Travel Host Rick Steves Testifies in Favor of Illinois Marijuana Legalization Effort

Article by Nick Swedberg, The Cannabist

Rick Steves, a well-known traveler and one of the country's most visible advocates of marijuana legalization, speaks during an interview in Portland, Ore., on Oct. 7, 2014. (Don Ryan, The Associated Press) Travel host Rick Steves testifies in favor of Illinois marijuana legalization effort "Illinois, to me, feels more comfortable with this," than some other states, Steves said

A longtime travel show personality and advocate for marijuana legalization is backing an effort in Illinois to make the drug legal for adults and regulate it like alcohol.

Rick Steves, host of the PBS travel documentary series Rick Steves’ Europe, testified Tuesday in front of Illinois lawmakers that his “hunches” about the long-term effects of legalization in early-adopter states like Colorado and Washington have proven true.

“When you legalize marijuana, use does not go up,” Steves said. “Crime does not go up. What goes up is tax revenue, and what goes down is the black market.”

Illinois Democrats are pushing bills in that state’s House and Senate to legalize the use of marijuana for anyone 21-year-old or older and tax it in a similar way to alcoholic beverages.

Sponsors of the bills said the goal is to bring marijuana out of the black market where prohibition efforts have failed and tax its legal use, which is estimated to bring $350 to $700 million in new tax revenue.

“We’ve looked at the law enforcement perspective. We’ve looked at the history of other states, and we’ve gone about crafting this bill by looking at what other states have done right and what they wish they had done differently,” said state Rep. Kelly Cassidy, a Democrat from Chicago.

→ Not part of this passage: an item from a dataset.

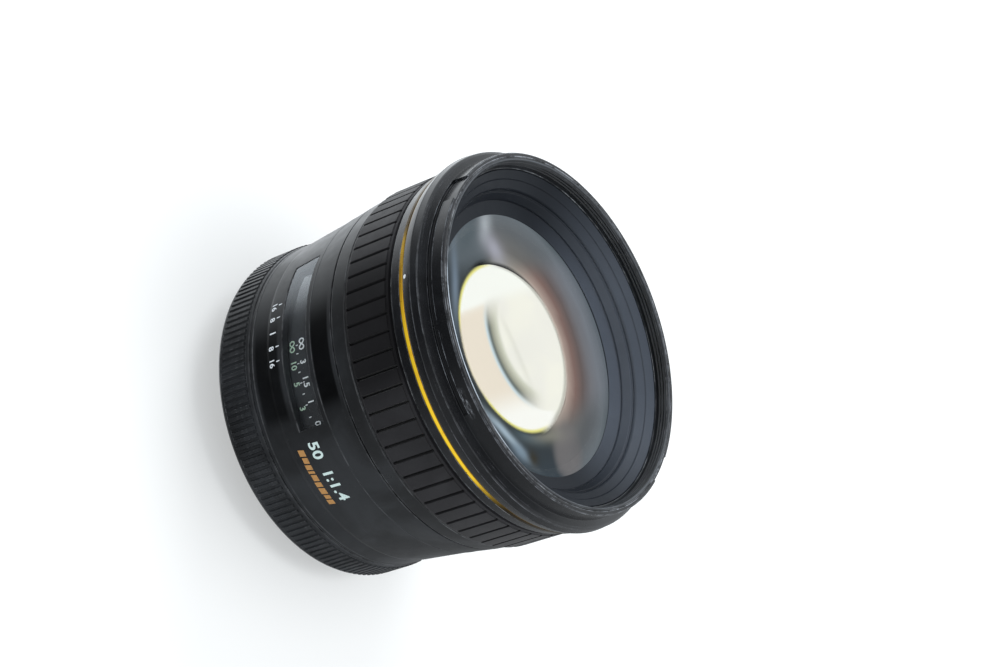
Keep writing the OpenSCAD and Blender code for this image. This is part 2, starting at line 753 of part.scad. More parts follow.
mount_flange();
mount_screws();
rear_baffle();
contact_block();
contact_pins();
contact_flex();
main_board();
rear_barrel();
main_barrel();
window_pane();
switch_plate();
af_mf_switch();
guide_tube();
inner_screws();
wave_spring();
felt_ring();
motor_stator();
motor_rotor();
roller_1();
roller_2();
roller_3();
manual_ring();
focus_key();
focus_ring();
focus_grip();
cam_ring();
cam_retainer();
distance_scale();
cam_followers();
carrier_tube();
front_cell();
front_tube();
front_baffle();
lens_1();
lens_2();
lens_3();
aperture_base();
aperture_ring();
aperture_cover();
aperture_blade_1();
aperture_blade_2();
aperture_blade_3();
aperture_blade_4();
aperture_blade_5();
aperture_blade_6();
aperture_blade_7();
aperture_blade_8();
aperture_blade_9();
aperture_motor();
aperture_pinion();
lens_4();
lens_5();
lens_6();
lens_7();
lens_8();
rear_cell();
rear_spacers();
rear_retaining_ring();
front_barrel();
gold_ring();
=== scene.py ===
# A 50 mm f/1.4 autofocus camera lens that stands on its mount.
# The optical axis is +Z: the mount flange is at the bottom, the front rim at z = 68.2 mm.
# Profiles are (radius, z) in millimetres; angles are degrees from +X towards +Y.
# The distance window faces -Y and the switch faces -X. Meshes are written in metres.
import math

import bpy
import numpy as np
from mathutils import Matrix, Vector
from mathutils.geometry import tessellate_polygon


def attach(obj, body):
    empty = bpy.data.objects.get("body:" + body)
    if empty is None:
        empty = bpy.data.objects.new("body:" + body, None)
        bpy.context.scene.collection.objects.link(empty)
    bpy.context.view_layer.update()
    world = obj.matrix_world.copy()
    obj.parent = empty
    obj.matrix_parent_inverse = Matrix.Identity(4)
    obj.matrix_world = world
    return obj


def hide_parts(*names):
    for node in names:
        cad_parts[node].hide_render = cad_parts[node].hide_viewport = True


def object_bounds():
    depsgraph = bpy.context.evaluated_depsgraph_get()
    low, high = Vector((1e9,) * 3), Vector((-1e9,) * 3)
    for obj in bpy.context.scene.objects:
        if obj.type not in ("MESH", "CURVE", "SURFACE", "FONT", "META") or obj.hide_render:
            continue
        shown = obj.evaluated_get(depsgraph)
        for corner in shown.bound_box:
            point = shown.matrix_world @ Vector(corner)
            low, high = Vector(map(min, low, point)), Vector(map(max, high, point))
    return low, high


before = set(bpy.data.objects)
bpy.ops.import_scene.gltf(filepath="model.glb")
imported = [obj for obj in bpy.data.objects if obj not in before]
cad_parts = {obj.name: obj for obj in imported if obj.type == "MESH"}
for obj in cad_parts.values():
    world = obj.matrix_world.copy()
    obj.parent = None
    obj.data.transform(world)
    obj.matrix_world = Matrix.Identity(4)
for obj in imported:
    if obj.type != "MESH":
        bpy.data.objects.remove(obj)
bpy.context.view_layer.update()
scene = bpy.context.scene

MM = 0.001
SEGMENTS = 512          # steps in a full turn
VIEW = (0.3948, -0.7292, 0.5589)          # direction towards the camera


# =====================================================================
# mesh helpers
# =====================================================================
def around(radius, turn, z):
    """Point at an angle in radians round the axis."""
    return radius * math.cos(turn), radius * math.sin(turn), z


def signed_area(points):
    return 0.5 * sum(r0 * z1 - r1 * z0
                     for (r0, z0), (r1, z1) in zip(points, points[1:] + points[:1]))


def rounded(profile, radius=0.12):
    """Fillet a closed (r, z) profile and return (r, z, edge) points.
    edge rises to 1 on the fillets of outer corners and is 0 elsewhere."""
    if signed_area(profile) < 0:
        profile = profile[::-1]
    points = []
    for i, corner in enumerate(profile):
        corner = np.array(corner)
        before = corner - np.array(profile[i - 1])
        after = np.array(profile[(i + 1) % len(profile)]) - corner
        length_before, length_after = np.linalg.norm(before), np.linalg.norm(after)
        before, after = before / length_before, after / length_after
        turn = math.atan2(before[0] * after[1] - before[1] * after[0], float(before @ after))
        if abs(turn) < math.radians(7):
            points.append((*corner, 0.0))
            continue
        half_tan = math.tan(abs(turn) / 2)
        cut = min(radius * half_tan, 0.42 * length_before, 0.42 * length_after)
        start, end = corner - before * cut, corner + after * cut
        outer = turn > 0
        normal = np.array([-before[1], before[0]]) * (1 if outer else -1)
        centre = start + normal * (cut / half_tan)
        steps = max(2, int(math.ceil(abs(turn) / math.radians(24))))
        edge = min(1.0, abs(turn) / math.radians(50)) if outer else 0.0
        # support points keep the shading flat beside the fillet
        support = min(0.16, 0.45 * (length_before - cut))
        if support > 0.02:
            points.append((*(start - before * support), 0.0))
        arm = start - centre
        for k in range(steps + 1):
            c, s = math.cos(turn * k / steps), math.sin(turn * k / steps)
            spoke = np.array([arm[0] * c - arm[1] * s, arm[0] * s + arm[1] * c])
            points.append((*(centre + spoke), edge))
        support = min(0.16, 0.45 * (length_after - cut))
        if support > 0.02:
            points.append((*(end + after * support), 0.0))
    return points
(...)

Lawmakers also invited representatives from Colorado to testify Tuesday about their state’s adoption of legal marijuana use.

Most states, including Colorado, failed to study marijuana users before legal use was allowed to see what effect legalization had, said state Rep. Dan Pabon, chairman of the Colorado House Finance Committee.

“We never knew the size of the black market before we started. None of us had had data … about how much cannabis was being consumed,” Pabon said. He recommended Illinois gather data on users now and study the health effects after marijuana is legalized, if approved.